La saga de la diabolisation de l’institution militaire ne faisait que commencer. Pourtant, celle-ci était perçue jusque-là comme « salvatrice du pays » du danger d’un Etat théocratique qui commençait à prendre forme un certain 26 décembre 1991. La décision d’arrêter le processus électoral était applaudie alors par les partis démocrates et républicains, la société civile, l’UGTA, les intellectuels algériens, bref les millions d’Algériens qui n’ont pas voté FIS. Comment a-t-on soudain tourné le dos à cette institution à laquelle s’accrochaient tous les Algériens ? Comment en est-on arrivés là ? La concorde civile de Bouteflika est sans doute la première étape de ces manuvres. Absoudre les terroristes de leurs crimes ne pouvait que leur ouvrir l’appétit. Les encourager à s’attaquer à ceux qui les ont privés d’édifier leur Etat. Ainsi commencent les cabales d’incrimination de Yous & co. Les ONG des droits de l’Homme s’en mêlent. On parle de scénario à la Pinochet. Des pétitions circulent pour réclamer ouvertement la saisine des juridictions internationales. Boukhamkham, un des responsables du parti dissous, se permet même de s’interroger sur l’identité des auteurs de massacres. Mieux encore, il parle de « groupes infiltrés ». L’affaire Bentalha est curieusement soutenue par le livre de Yous Nasrollah « Qui a tué à Bentalha ? » paru en décembre 2000. Deux mois plus tard, est édité le livre de Souaïdia, La Sale Guerre. Un nouvel épisode de la campagne anti-ANP. Ce dernier fait sortir la grande muette de sa réserve. Le chef d’état-major, le général Mohamed Lamari, affirmera : « Que ce soit dans les douars isolés, dans les zones urbaines ou partout ailleurs dans le pays, nul ne nourrit de doutes sur l’identité véritable des hordes sanguinaires, ni d’ailleurs sur celle de leurs défenseurs, soutien et relais inconditionnels, ici ou ailleurs. » Une déclaration qui remet les pendules à l’heure et met fin à un mois de polémique. La presse étrangère, qui s’est déplacée à Alger en masse pour confirmer les informations données notamment à propos d’un massacre commis par l’armée dans un village dénommé Zaâtria, n’a pu que constater que ce fait-là était tout bonnement fictif.

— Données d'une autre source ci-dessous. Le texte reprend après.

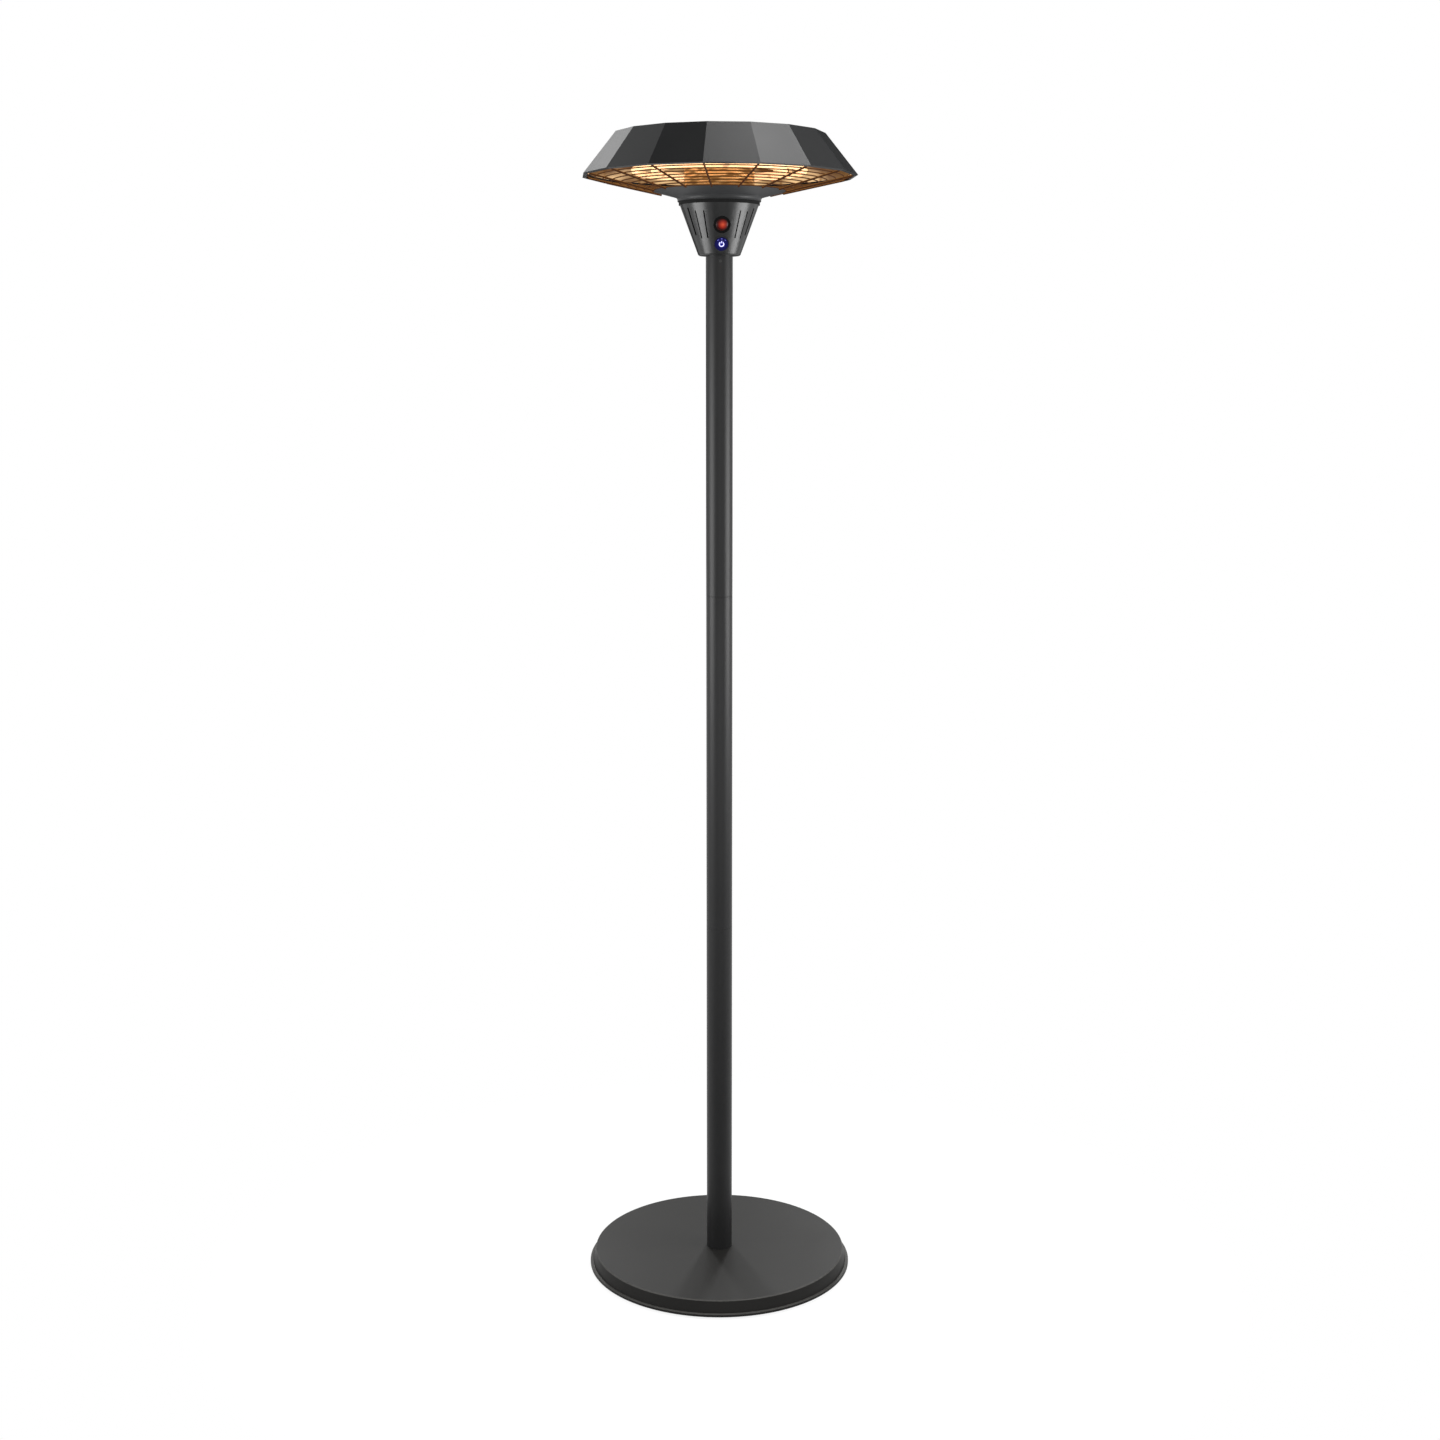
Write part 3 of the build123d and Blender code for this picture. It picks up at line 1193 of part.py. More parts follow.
with BuildPart() as switch_plunger:
    with BuildSketch(control_plane.offset(-BUTTON_STEM_REACH - PLUNGER_GAP)):
        Circle(PLUNGER_RADIUS)
    extrude(amount=-PLUNGER_LENGTH)
keep(switch_plunger.part, "switch_plunger")

with BuildPart() as status_leds:
    with BuildSketch(board_face):
        with Locations((-LED_REACH, 0), (LED_REACH, 0)):
            Rectangle(LED_SIZE, LED_SIZE)
    extrude(amount=LED_HEIGHT)
keep(status_leds.part, "status_leds")

with BuildPart() as receiver_sensor:
    with BuildSketch(receiver_plane.offset(-BOARD_DEPTH)):
        Rectangle(SENSOR_WIDTH, SENSOR_HEIGHT)
    extrude(amount=SENSOR_DEPTH)
keep(receiver_sensor.part, "receiver_sensor")

with BuildPart() as relays:
    with BuildSketch(board_back):
        with Locations((-RELAY_SPACING / 2, RELAY_UP), (RELAY_SPACING / 2, RELAY_UP)):
            Rectangle(RELAY_WIDTH, RELAY_LENGTH)
    extrude(amount=-RELAY_DEPTH)
keep(relays.part, "relays")

# ---------------------------------------------------------------- tip-over switch
# Case open underneath, hung under the mast disc, with a pendulum on a cross pin.
pivot_height = mast_disc_under - TILT_PIVOT_DROP
case_inside = TILT_CASE_DEPTH - 2 * TILT_CASE_WALL
with BuildPart() as tilt_switch_case:
    with BuildSketch(Plane.XY.offset(mast_disc_under)):
        with Locations((0, TILT_CASE_REACH)):
            Rectangle(TILT_CASE_WIDTH, TILT_CASE_DEPTH)
    extrude(amount=-TILT_CASE_HEIGHT)
    with BuildSketch(Plane.XY.offset(mast_disc_under - TILT_CASE_WALL)):
        with Locations((0, TILT_CASE_REACH)):
            Rectangle(TILT_CASE_WIDTH - 2 * TILT_CASE_WALL, case_inside)
    extrude(amount=-TILT_CASE_HEIGHT, mode=Mode.SUBTRACT)
    with BuildSketch(Plane.XZ.offset(-TILT_CASE_REACH)):
        with Locations((0, pivot_height)):
            Circle(TILT_PIN_RADIUS)
    extrude(amount=case_inside / 2, both=True)
keep(tilt_switch_case.part, "tilt_switch_case")

with BuildPart() as tilt_pendulum:
    with BuildSketch(Plane.XZ.offset(-TILT_CASE_REACH)):
        with Locations((0, pivot_height)):
            Circle(TILT_EYE_RADIUS)
        with Locations((0, pivot_height - TILT_ARM_LENGTH)):
            Circle(TILT_WEIGHT_RADIUS)
        with Locations((0, pivot_height - TILT_ARM_LENGTH / 2)):
            Rectangle(TILT_ARM_WIDTH, TILT_ARM_LENGTH)
        with Locations((0, pivot_height)):
            Circle(TILT_PIN_RADIUS + SCREW_FIT, mode=Mode.SUBTRACT)
    extrude(amount=case_inside / 2 - SLIDE_GAP, both=True)
keep(tilt_pendulum.part, "tilt_pendulum")
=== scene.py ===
import json
from math import cos, pi, radians, sin

import bmesh
import bpy
from mathutils import Matrix, Vector


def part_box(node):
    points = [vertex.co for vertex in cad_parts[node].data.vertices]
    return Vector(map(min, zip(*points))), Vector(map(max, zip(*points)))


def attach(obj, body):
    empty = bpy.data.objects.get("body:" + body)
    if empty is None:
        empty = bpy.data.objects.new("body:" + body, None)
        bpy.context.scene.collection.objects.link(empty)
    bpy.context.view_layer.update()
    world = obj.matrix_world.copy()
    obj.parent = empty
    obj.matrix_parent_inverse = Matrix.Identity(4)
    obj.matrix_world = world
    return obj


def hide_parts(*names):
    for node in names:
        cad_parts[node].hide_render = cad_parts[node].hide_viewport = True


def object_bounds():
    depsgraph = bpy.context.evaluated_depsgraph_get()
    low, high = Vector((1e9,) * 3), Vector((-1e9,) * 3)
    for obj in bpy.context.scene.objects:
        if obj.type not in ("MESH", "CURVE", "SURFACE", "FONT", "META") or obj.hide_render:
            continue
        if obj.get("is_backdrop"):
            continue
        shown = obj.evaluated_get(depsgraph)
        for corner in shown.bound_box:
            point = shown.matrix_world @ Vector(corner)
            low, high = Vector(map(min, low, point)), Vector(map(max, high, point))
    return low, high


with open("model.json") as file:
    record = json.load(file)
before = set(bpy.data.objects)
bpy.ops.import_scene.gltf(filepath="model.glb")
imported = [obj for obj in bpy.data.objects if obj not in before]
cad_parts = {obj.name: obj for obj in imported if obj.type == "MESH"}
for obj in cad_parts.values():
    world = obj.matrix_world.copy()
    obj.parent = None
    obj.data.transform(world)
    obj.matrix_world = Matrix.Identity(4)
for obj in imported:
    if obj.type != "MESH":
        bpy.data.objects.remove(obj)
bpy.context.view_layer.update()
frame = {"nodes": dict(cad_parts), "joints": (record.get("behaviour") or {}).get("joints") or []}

# ------------------------------------------------------------------ camera and studio
# The photograph is taken from 3.6 m, four fifths up the heater's height, looking slightly down,
# and 5 degrees round to the left of the controls.
camera_data = bpy.data.cameras.new("camera")
camera_data.lens = 49.78
camera_data.sensor_width = 36.0
camera = bpy.data.objects.new("camera", camera_data)
camera.location = (-0.3103, -3.6005, 1.6838)
camera.rotation_euler = (radians(80.179), 0, radians(-4.945))
bpy.context.scene.collection.objects.link(camera)
bpy.context.scene.camera = camera
bpy.context.scene.view_settings.view_transform = "Standard"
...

Le général Nezzar, parti en France pour présenter son livre, a été obligé de quitter le pays en hâte pour « éviter une crise entre les deux pays », a-t-il affirmé il y a une quinzaine de jours. La raison : une plainte qui a été déposée contre lui devant le parquet de Paris l’accusant d’être responsable du sort de certains disparus. Il y a trois jours, un autre général retraité, partisan de « la réconciliation nationale », en l’occurrence Mohamed Attaïlia, intime à Nezzar de ne pas parler au nom de l’armée. Hier, le député islamiste Arribi a appelé au jugement de Nezzar. Dans une longue contribution adressée aux journaux, cet ex-militant du parti dissous s’interroge sur « la relation entre les récents attentats et la dernière sortie de Nezzar. » Pis encore, il assimile le général à Milosevic ! Il poussera l’affront plus loin : « Si Milosevic est un héros pour son peuple, Nezzar est un égorgeur de son peuple au profit des éradicateurs francophiles, connus pour leur haine de la nation et de son histoire. » A cet instant précis, n’est-on pas en droit de se demander pourquoi l’institution militaire est la cible de ces tirs croisés ? Et à qui profiterait la déstabilisation d’une institution garante du caractère républicain de l’Etat ?

Ghada H.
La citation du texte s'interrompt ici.